A propos de Welles et Chaplin, si on écoute Welles, c’est lui qui a tout écrit, si on écoute Chaplin, c’est lui qui a tout écrit.
J’ai relu ce que Welles raconte à propos de Monsieur Verdoux dans le livre d’entretiens de Bogdanovich et c’est un peu compliqué. Il faut savoir que Welles n’estime pas vraiment Chaplin (du moins en tant que metteur en scène car il dit que c’est un bon acteur). Il dit que Chaplin avait d’abord accepté de jouer Landru puis, une fois le scénario écrit, il aurait refusé. Il raconte aussi que son nom aurait été ajouté au générique après que le film ait reçu des mauvaises critiques. Bref, il y a du ressentiment dans l’air… Welles et Chaplin étant deux fortes personnalités, deux grands créateurs (avec une légère tendance à la mégalomanie), c’est normal qu’il y ait eu qq frictions entre eux. 😉
Bonjour,
Grand fan de chaplin, je découvre votre site et je me régale de vos anecdotes.

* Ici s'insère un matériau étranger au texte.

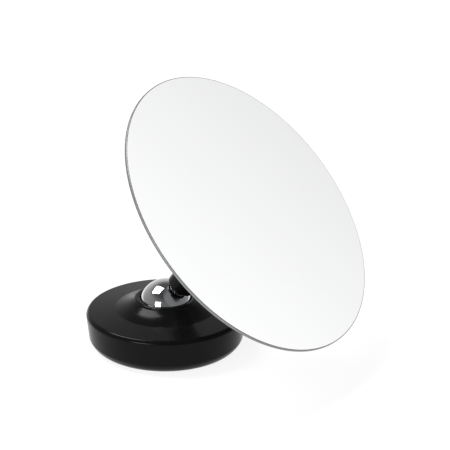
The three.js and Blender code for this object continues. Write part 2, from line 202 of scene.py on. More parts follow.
class BaseSizes(bpy.types.PropertyGroup):
    """Sizes of the base cover and of the foot pad under it."""

    radius: length("Base radius", "Widest radius of the cover", cover_cad[:, 0].max())
    foot: length("Cover foot", "Height of the cover's lower edge", cover_cad[:, 2].min())
    crest: length("Lip crest", "Height of the lip round the ball", cover_cad[:, 2].max())
    wall_draft: length("Wall draft", "How far the wall leans in at its foot", 0.7)
    rim_height: length("Rim height", "Height where the top begins", 10.0)
    rim_width: length("Rim chamfer width", "Width of the chamfer at the rim", 0.6)
    rim_drop: length("Rim chamfer height", "Height of the chamfer at the rim", 0.9)
    rim_rounding: length("Rim rounding", "Rounding of the chamfer's two edges", 0.34)
    foot_width: length("Foot rounding width", "Width of the rounding at the foot", 2.4)
    foot_rise: length("Foot rounding height", "Height of the rounding at the foot", 2.6)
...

J’ai découvert avec plaisir la scène inédite des lumières de la ville dont j’ignorais l’existence jusqu’a ce jour.
En ce qui concerne Monsieur Verdoux, il s’agit d’un de mes films préférés de Chaplin. Et j’apprend avec étonnement son échec lors de sa sortie en salle.
Heureusement les années sont là pour réparer cet affront.
Je met votre site dans mes favoris car je sens que je vais y passer des heures dessus.